MIT has announced the formation of the Idaho National Engineering Laboratory (INEL) University Research Consortium. MIT will lead the consortium where collaborative research with the INEL staff will be conducted.

The consortium was an important element of Lockheed Idaho Technologies Co.'s (LITCO) winning proposal to the Department of Energy in a recent competition for the management and operation of the INEL. LITCO proposed the consortium as a vehicle to attract leading universities to INEL collaborations that would complement the laboratory's applied engineering capabilities. The firm also intends that the consortium will assist it to further the DOE missions to aid the Idaho region's economy and to strengthen national industrial competitiveness.

LITCO is providing funds to the Consortium for projects that have potential for commercialization within five years. A total of $10 million is available for fiscal 1996. It is expected that about $15 million will be available annually after that. Researchers in all US universities are eligible to participate if they have an active partner at the INEL. Information about how to submit requests for funding can be obtained by sending e-mail to with the message Get INEL Consort. MIT researchers can pick up a copy at the Consortium Program Office, Rm E40-391.

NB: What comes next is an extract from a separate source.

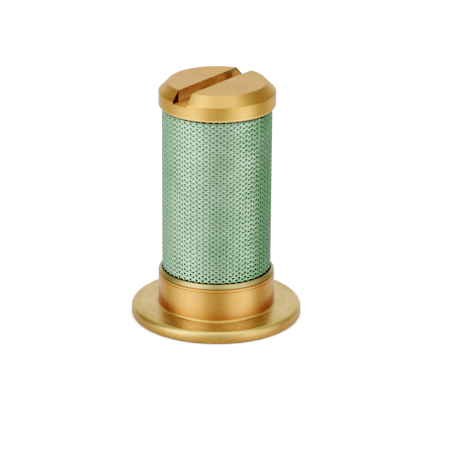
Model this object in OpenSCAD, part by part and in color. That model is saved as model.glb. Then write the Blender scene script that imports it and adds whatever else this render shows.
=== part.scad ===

MIT, the University of Idaho and Idaho State University are the initial full members of the consortium. Full members participate in setting policies, plans and assessment for the consortium program.

Professor Jefferson W. Tester, director of the MIT Energy Laboratory, and Professor Mujid S. Kazimi, head of the Department of Nuclear Engineering, are MIT's co-principal investigators. Dr. Elisabeth M. Drake, associate director of the Energy Laboratory, and Dr. Malcolm A. Weiss, a senior research staff member at the Energy Laboratory, are the MIT co-directors overseeing program operations.

The consortium's three focus areas are nuclear technology; environmental management and industrial ecology, and high-performance engineering systems. A small group of faculty members will head the efforts in each area.

Professor Michael W. Golay will head the nuclear technology portion, working with Professors Kazimi, Ronald G. Ballinger, Otto K. Harling and Lawrence M. Lidsky.

Professor Kenneth A. Smith will head the environmental management/industrial ecology portion, working with Professors Tester, David H. Marks, Kent F. Hansen, Donald R. Sadoway and Joel P. Clark.

Professor Thomas W. Eagar, head of the Department of Materials Science and Engineering, will head the high-performance engineering systems area, working with Professors Neil E. Todreas, Fred Moavenzadeh, Joseph M. Sussman, John G. Kassakian, M. Nafi Toksoz and Carl R. Peterson.

Criteria for selecting research topics include technical merit, the strategic merit associated with the value added by the partnership, and the contribution to some core DOE goal, including the development of better energy and environmental technologies. The goals also include helping industry shift from waste management to resource efficiency and pollution prevention; establishing DOE as industry's R&D provider of choice in areas of INEL's scientific and technical competency, and accelerating national use of emerging and competitive technologies.

A version of this article appeared in MIT Tech Talk on March 1, 1995.